What a trusted seller should provide instead

If original papers are missing, the seller should compensate with stronger transparency.

That means detailed listing language, high-resolution images, accurate condition disclosure, and a clear statement of how authenticity was verified. It also means an invoice that identifies the watch by brand, model, and reference, plus any warranty or certification the seller offers. At ASW Inc., for example, the market expectation is straightforward: authenticity assurance should be visible, documented, and backed by policy rather than left to verbal promises.

The best dealers understand that missing papers raise the standard for everything else. They do not minimize that fact. They address it directly.

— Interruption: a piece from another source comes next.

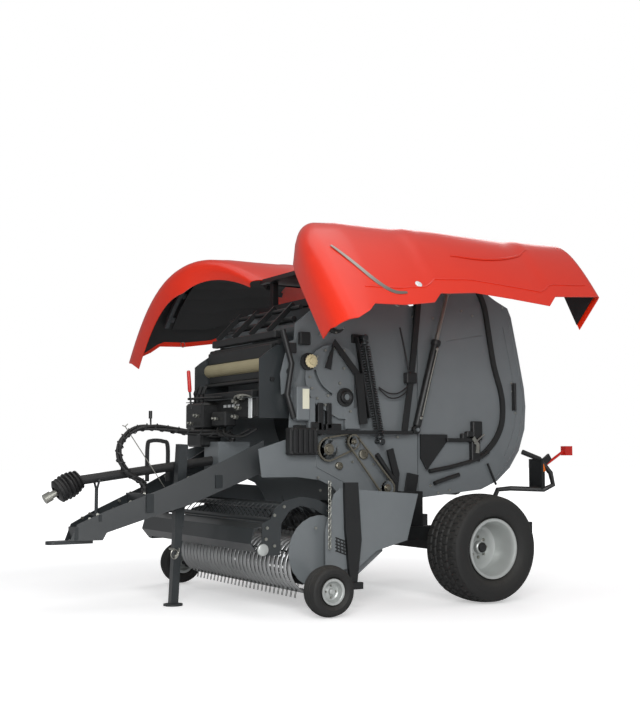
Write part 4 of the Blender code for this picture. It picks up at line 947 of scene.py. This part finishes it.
for name, first, second in (("front_drive_chain", 0, 1), ("rear_drive_chain", 2, 3)):
    line = belt_path(SPROCKETS[first], SPROCKETS[second])
    lengths = [(line[(i + 1) % len(line)] - line[i]).length for i in range(len(line))]
    count = round(sum(lengths) / 0.019)
    mesh = bmesh.new()
    base = chain_link()
    for k in range(count):
        travel = sum(lengths) * k / count
        i = 0
        while travel > lengths[i]:
            travel -= lengths[i]
            i += 1
        spot = line[i].lerp(line[(i + 1) % len(line)], travel / lengths[i])
        ahead = (line[(i + 1) % len(line)] - line[i]).normalized()
        side_way = Vector((1, 0, 0))
        turned = Matrix((ahead, side_way, ahead.cross(side_way))).transposed().to_4x4()
        narrow = Matrix.Diagonal((1, 0.78 if k % 2 else 1, 1, 1))
        bmesh.ops.transform(mesh, matrix=Matrix.Translation(spot) @ turned @ narrow,
                            verts=(lambda old: (mesh.from_mesh(base), [v for v in mesh.verts if v.index < 0 or
                                                                       v not in old])[1])(set(mesh.verts)))
    finished(name + "_links", mesh, CHAIN_STEEL, "chassis", replaces=(name,))
print("sprockets", len(SPROCKETS), "springs 2, chains 2")

# %% Covers, hubs and levers of the drive side
mesh = bmesh.new()
for y, z, radius, bore in ((0.42, 2.20, 0.066, 0.038), (0.51, 1.61, 0.052, 0.026), (0.17, 1.88, 0.046, 0.020)):
    turn(mesh, [(bore, -0.045), (bore, 0.030), (bore + 0.006, 0.034), (radius - 0.008, 0.034), (radius, 0.026),
                (radius, 0.006), (radius + 0.022, 0.002), (radius + 0.022, -0.012), (radius, -0.016),
                (radius, -0.045), (bore, -0.045)], place(0.705, y, z), (1, 0, 0), 40)
finished("bearing_hubs", mesh, BLACK, "chassis")
mesh = bmesh.new()
turn(mesh, [(0, 0), (0.050, 0), (0.050, 0.012), (0.042, 0.016), (0.030, 0.016), (0.028, 0.034), (0.016, 0.036),
            (0.014, 0.028), (0, 0.028)], place(0.742, 0.17, 1.88), (1, 0, 0), 28)
toothed(mesh, 0.17, 1.88, 0.052, 0.750, 14)
finished("cream_sprocket", mesh, BEIGE, "chassis")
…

The value question most buyers miss

A watch without papers is not simply worth less. It is worth less to some buyers, slightly less to others, and occasionally almost the same if the watch is rare, exceptional, and well vetted.

That is why blanket rules do not work. A no-papers Tudor Black Bay bought to wear daily is a different decision from a no-papers Rolex Daytona bought as a collectible asset. One purchase is mainly about enjoyment and sensible pricing. The other may involve long-term liquidity, auction behavior, and collector preference.

If you are buying for keeps, the discount may be enough. If you are buying as part of a broader collection strategy, completeness may matter more than the initial savings.

The best luxury watch purchases are the ones you can explain clearly a year later. If you can describe why the watch is authentic, why the condition is acceptable, why the price made sense, and why the seller earned your trust, then buying without papers can be a sound decision. If any of those answers feel thin, wait for the right example. In this market, patience is often more valuable than a tempting price.